Fes was very fun. We roughed it a little. It was a fine hotel. It was only 50 d's a person (about $6). There was no shower, but there was a toilet and sink at the end of the hall. Also I have about a billion ant bites in various clusters now. My blanket? Maybe. I didn't feel them biting me so they are not fire ants or anything but I'm definitely going to check my bed next time I stay in such a "budget friendly" hotel.
We spent hours wandering the twists and turns of the old medina and visited the tanneries where leather is dyed and stretched. I bought some earrings since I left all mine in the states. I am not so good at bargaining but I'm getting there. It's incredible what a difference speaking Moroccan Arabic makes in the prices we're offered. For example, Hannah, another PC Trainee whom we met up with in Fes, wanted to buy a leather purse outside the tannery. We talked to the shopkeeper in a little Darija (Moroccan Arabic). She asked how much the purse cost and he said 500 Ds. (or $63) And Hannah was like "no way, jose" And started bargaining. And after walking away a few times and always being called back by the shop keeper, she got him down to 350D ($44). Still expensive for a PC volunteer but it's a nice quality leather bag that she'll have forever.

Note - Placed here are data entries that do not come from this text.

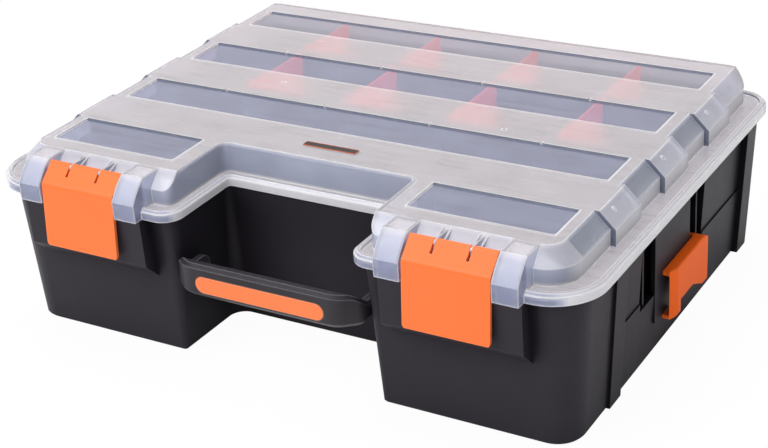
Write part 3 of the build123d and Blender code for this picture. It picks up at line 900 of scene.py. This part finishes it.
@dataclass
class Lid:
    """The frosted lid with its panes and small marks, in millimetres."""

    row_panes: tuple[Rectangle, ...] = (
        (0.0, -27.85, 163.3, 15.5),
        (0.0, 41.45, 163.3, 15.5),
        (0.0, 108.95, 163.3, 13.7),
    )
    bin_pane: Rectangle = (120.8, -97.85, 43.5, 15.5)
    band_y: tuple[float, ...] = (-62.65, 6.65, 75.95)
    band_half: float = 17.5
    # Middle and half width of the slopes
    slope_x: tuple[float, float] = (177.6, 6.2)
    # Half width of the painted shade line at each step of the bands
    step_half: float = 0.35
    marks: tuple[tuple[float, float, float], ...] = ((-82.0, 12.35, 113.9), (81.0, -2.65, 113.9))
    plate: Rectangle = (0.0, -63.85, 18.0, 2.8)

    def finish(self) -> FrostedPlastic:
        """Gives the lid's finish, with the areas that follow from its sizes."""
        x, half_x = self.slope_x
        # Painted shade lines at the steps of the bands
        steps = tuple((x, y - self.band_half, half_x, self.step_half) for y in self.band_y)
        gap = (self.band_y[1] - self.band_y[0]) / 2
        # The slopes between the bands
        thin = tuple((x, y - gap, half_x, gap - self.band_half) for y in self.band_y)
        return FrostedPlastic(
            "frosted_polypropylene", (*self.row_panes, self.bin_pane), thin, steps, self.marks
        )

    def dress(self, nodes: Nodes) -> None:
        """Dresses the lid and its blank plate, and adds the nubs."""
        frosted = self.finish().build()
        dress(nodes["lid"], frosted)
        dress(nodes["lid_badge"], BlankPlate(self.plate).build())
        nubs = MouldNubs().build(frosted)
        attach(nubs, "lid")


@dataclass
class Latches:
    """The two folded latches."""

    finish: MouldedPlastic = MouldedPlastic(
        name="orange_moulded_polypropylene",
        colour="#FF7020",
        # Paler tone of the clouds and of the painted edge highlight
        edge_colour="#FFB487",
        roughness=0.38,
        edge_share=0.45,
        cloud_share=0.06,
    )

    def dress(self, nodes: Nodes) -> None:
        """Dresses both latches."""
        material = self.finish.build()
        for side in Side:
            dress(nodes[f"latch_{side.name.lower()}"], material)


@dataclass
class Grip:
    """The swinging grip and its inlay."""

    finish: MouldedPlastic = MouldedPlastic(
        name="black_grip_polypropylene",
        colour="#221F24",
        # Paler tone of the clouds and of a strong painted highlight along the grip's edges
        edge_colour="#8E8C94",
        roughness=0.36,
        specular=0.2,
        edge_share=0.85,
        edge_mm=1.0,
    )
    inlay: MouldedPlastic = MouldedPlastic(
        name="orange_inlay_polypropylene",
        colour="#FF7A3A",
        # Paler tone of the clouds and of the painted edge highlight
        edge_colour="#FFC09A",
        roughness=0.4,
        cloud_share=0.06,
    )

    def dress(self, nodes: Nodes) -> None:
        """Dresses the grip and the inlay."""
        dress(nodes["handle_grip"], self.finish.build())
        dress(nodes["handle_inlay"], self.inlay.build())


@dataclass
class SideClips:
    """The sliding clips on both side walls."""

    finish: MouldedPlastic = MouldedPlastic(
        name="red_orange_clip_polypropylene",
        colour="#FF6A16",
        # Paler tone of the clouds and of the painted edge highlight
        edge_colour="#FFA070",
        roughness=0.45,
        cloud_share=0.04,
        specular=0.1,
    )

    def dress(self, nodes: Nodes) -> None:
        """Dresses both clips."""
        material = self.finish.build()
        for side in Side:
            dress(nodes[f"side_clip_{side.name.lower()}"], material)


@dataclass
class Dividers:
    """The loose coral dividers."""

    rows: int = 2
    columns: int = 4
    finish: MouldedPlastic = MouldedPlastic(
        name="coral_divider_polypropylene",
        colour="#FF5A50",
        # Paler tone of the clouds and of the painted edge highlight
        edge_colour="#FF9A90",
        roughness=0.35,
        light_through=0.35,
        # Painted glow in the dividers' own colour
        painted_glow=0.27,
    )

    def dress(self, nodes: Nodes) -> None:
        """Dresses every divider."""
        material = self.finish.build()
        for row in range(1, self.rows + 1):
            for column in range(1, self.columns + 1):
                dress(nodes[f"divider_row{row}_{column}"], material)


@dataclass(frozen=True)
class Lamp:
    """One soft studio lamp, aimed at the middle of the case."""

    name: str
    place: tuple[float, float, float]
    size: float
    watts: float

    def build(self, target: Vector) -> None:
        """Builds the lamp.

        Args:
            target: The point that the lamp faces.
        """
        data = bpy.data.lights.new(self.name, "AREA")
        data.shape = "SQUARE"
        data.size = self.size
        data.energy = self.watts
        lamp = bpy.data.objects.new(self.name, data)
        bpy.context.scene.collection.objects.link(lamp)
        lamp.location = self.place
        lamp.rotation_euler = (target - Vector(self.place)).to_track_quat("-Z", "Y").to_euler()


@dataclass
class Studio:
    """White floor, soft lamps and the camera at the view of the photograph.

    The surroundings are dimmer on the right, so the right wall of the case is darker than its
    front.
    """

    camera_place: tuple[float, float, float] = (0.48976, -0.80714, 0.50671)
    azimuth: float = 31.61
    elevation: float = 26.53
    roll: float = -3.89
    lens: float = 78.92
    sensor_mm: float = 36.0
    clip_range: tuple[float, float] = (0.05, 50.0)
    aim: tuple[float, float, float] = (0.0, 0.0, 0.06)
    floor_half: float = 20.0
    world_strength: float = 0.74
    right_shade: float = 0.55
    floor_glow: float = 0.96
    lamps: tuple[Lamp, ...] = (
        Lamp("key_lamp", (-0.8, -1.3, 1.3), 1.2, 14.0),
        Lamp("top_lamp", (-0.1, 0.3, 1.8), 1.6, 18.0),
    )

    def build(self) -> None:
        """Builds the whole studio."""
        self.make_camera()
        self.make_floor()
        self.make_world()
        for lamp in self.lamps:
            lamp.build(Vector(self.aim))

    def make_camera(self) -> None:
        """Makes the camera from the fitted view."""
        angles = (self.azimuth, self.elevation, self.roll)
        around, above, turn = (math.radians(angle) for angle in angles)
        level = math.cos(above)
        back = Vector((math.sin(around) * level, -math.cos(around) * level, math.sin(above)))
        level_right = (-back).cross(Vector((0, 0, 1))).normalized()
        level_up = level_right.cross(-back)
        right = math.cos(turn) * level_right + math.sin(turn) * level_up
        up = -math.sin(turn) * level_right + math.cos(turn) * level_up
        data = bpy.data.cameras.new("studio_camera")
        data.lens = self.lens
        data.sensor_width = self.sensor_mm
        data.clip_start, data.clip_end = self.clip_range
        camera = bpy.data.objects.new("studio_camera", data)
        bpy.context.scene.collection.objects.link(camera)
        turned = Matrix((right, up, back)).transposed().to_4x4()
        camera.matrix_world = Matrix.Translation(self.camera_place) @ turned
        bpy.context.scene.camera = camera

    def make_floor(self) -> None:
        """Makes the plain white floor, which keeps the shadow of the case."""
        mesh = bpy.data.meshes.new("studio_floor")
        half = self.floor_half
        corners = [(-half, -half, 0), (half, -half, 0), (half, half, 0), (-half, half, 0)]
        mesh.from_pydata(corners, [], [(0, 1, 2, 3)])
        floor = bpy.data.objects.new("studio_floor", mesh)
        bpy.context.scene.collection.objects.link(floor)
        material, tree, surface = new_material("studio_floor_paint")
        matt = add_node(tree, "ShaderNodeBsdfDiffuse", {"Color": linear("#F4F4F4")})
        seen = ray_is(tree, "Camera", "Transmission")
        glow = add_node(tree, "ShaderNodeEmission", {"Color": linear("#FFFFFF"), "Strength": 1.0})
        share = math_of(tree, "MULTIPLY", seen, self.floor_glow)
        mixed = blend_shaders(tree, share, matt.outputs["BSDF"], glow.outputs["Emission"])
        tree.links.new(mixed, surface)
        mesh.materials.append(material)

    def make_world(self) -> None:
        """Makes the surroundings, which look pure white and light the case less from the right."""
        world = bpy.data.worlds.new("studio_world")
        bpy.context.scene.world = world
        world.use_nodes = True
        tree = world.node_tree
        tree.nodes.clear()
        seen = ray_is(tree, "Camera", "Transmission")
        way = axes_of(tree, add_node(tree, "ShaderNodeTexCoord").outputs["Generated"])
        right = math_of(tree, "MAXIMUM", way["X"], 0.0)
        loss = -self.right_shade * self.world_strength
        given = math_of(tree, "MULTIPLY_ADD", right, loss, self.world_strength)
        strength = blend_values(tree, seen, given, 1.0)
        light = add_node(
            tree, "ShaderNodeBackground", {"Color": linear("#FFFFFF"), "Strength": strength}
        )
        output = add_node(tree, "ShaderNodeOutputWorld")
        tree.links.new(light.outputs["Background"], output.inputs["Surface"])


def main() -> None:
    """Builds the scene and reports each piece."""
    logging.basicConfig(level=logging.INFO, format="%(name)s: %(message)s")
    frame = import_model()
    bpy.context.scene.view_settings.view_transform = "Standard"
    for assembly in (Tub(), Lid(), Latches(), Grip(), SideClips(), Dividers()):
        assembly.dress(frame["nodes"])
    Studio().build()


if __name__ == "__main__":
    main()
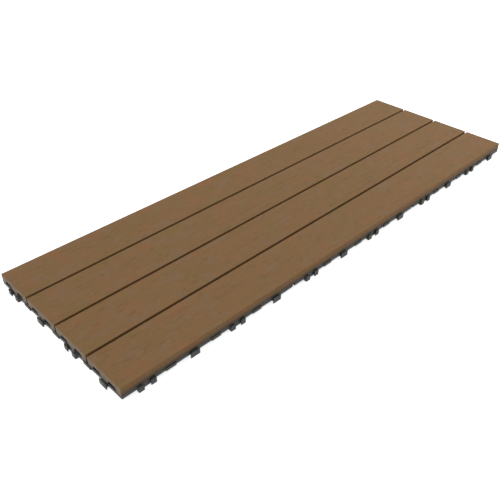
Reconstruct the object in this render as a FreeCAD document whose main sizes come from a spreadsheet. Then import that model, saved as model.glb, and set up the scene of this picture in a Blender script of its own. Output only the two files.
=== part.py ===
import FreeCAD, Part
import os
import Sketcher

# Interlocking deck tile: boards screwed from below to a row of moulded clip-together bases.
# X runs along the boards, Y across them and Z up. The origin is the middle of the footprint,
# on the plane that the feet stand on. All sizes are in millimetres.

doc = FreeCAD.newDocument("deck_tile")

# Driving dimensions
drivingSizes = [
    ("modules_along", 3, "base modules in one tile"),
    ("boards_across", 4, "boards in one tile, and bays in one module"),
    ("module_pitch", 300.0, "laying pitch of one base module"),
    ("joint_gap", 4.0, "gap between boards, between modules and between tiles"),
    ("board_thickness", 13.0, "board, from the soles of its legs to its top"),
    ("board_edge_radius", 0.8, "rounding of the long top edges"),
    ("leg_width", 13.0, "middle leg, between the two grooves"),
    ("groove_mouth", 20.0, "groove, across its mouth"),
    ("groove_roof", 13.0, "groove, across its roof"),
    ("groove_depth", 6.0, "groove, mouth to roof"),
    ("plate_thickness", 2.8, "flat lattice of a base"),
    ("foot_height", 6.2, "ground to the underside of the lattice"),
    ("bar_width", 14.0, "main bars of the lattice"),
    ("rim_wall", 2.0, "wall that hangs below the edge of the lattice"),
    ("rim_drop", 2.3, "how far that wall hangs"),
    ("rib_width", 2.4, "thin ribs across the openings"),
    ("rib_drop", 3.2, "how far a rib hangs below the lattice"),
    ("foot_width", 13.6, "hollow square foot, outside"),
    ("foot_wall", 2.0, "wall of a foot"),
    ("spacer_width", 16.0, "pads on the rim, between the clips"),
    ("spacer_play", 0.6, "face of a pad to the middle of the gap"),
    ("clip_clearance", 0.3, "play between a tongue and its socket"),
    ("tongue_width", 14.6, "head of a tongue"),
    ("tongue_head", 1.5, "thickness of that head"),
    ("neck_width", 9.4, "neck of a tongue"),
    ("arm_width", 5.6, "arms of a socket"),
    ("lip_thickness", 1.2, "lips of a socket"),
    ("screw_shank", 3.5, "screw, over its thread"),
    ("screw_length", 12.0, "screw, head to tip"),
    ("screw_head", 7.2, "its head, across"),
    ("screw_head_height", 2.4, "its head, high"),
    ("hole_clearance", 0.25, "round a screw in the lattice"),
    ("pilot_clearance", 0.05, "round a screw in a board"),
]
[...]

So she said "ok that's fine." So then we were talking with the shopkeeper, completely in Arabic, about how we're working in Morocco, about Peace Corps and that we make Dirhams, not dollars. and when Hannah got to the register and paid, the shopkeeper gave her back 50 D, and said 300 was fine. So he pulled his own price down! I'm sure that's unheard of, and I think it's because we were speaking his language-- not even modern standard Arabic.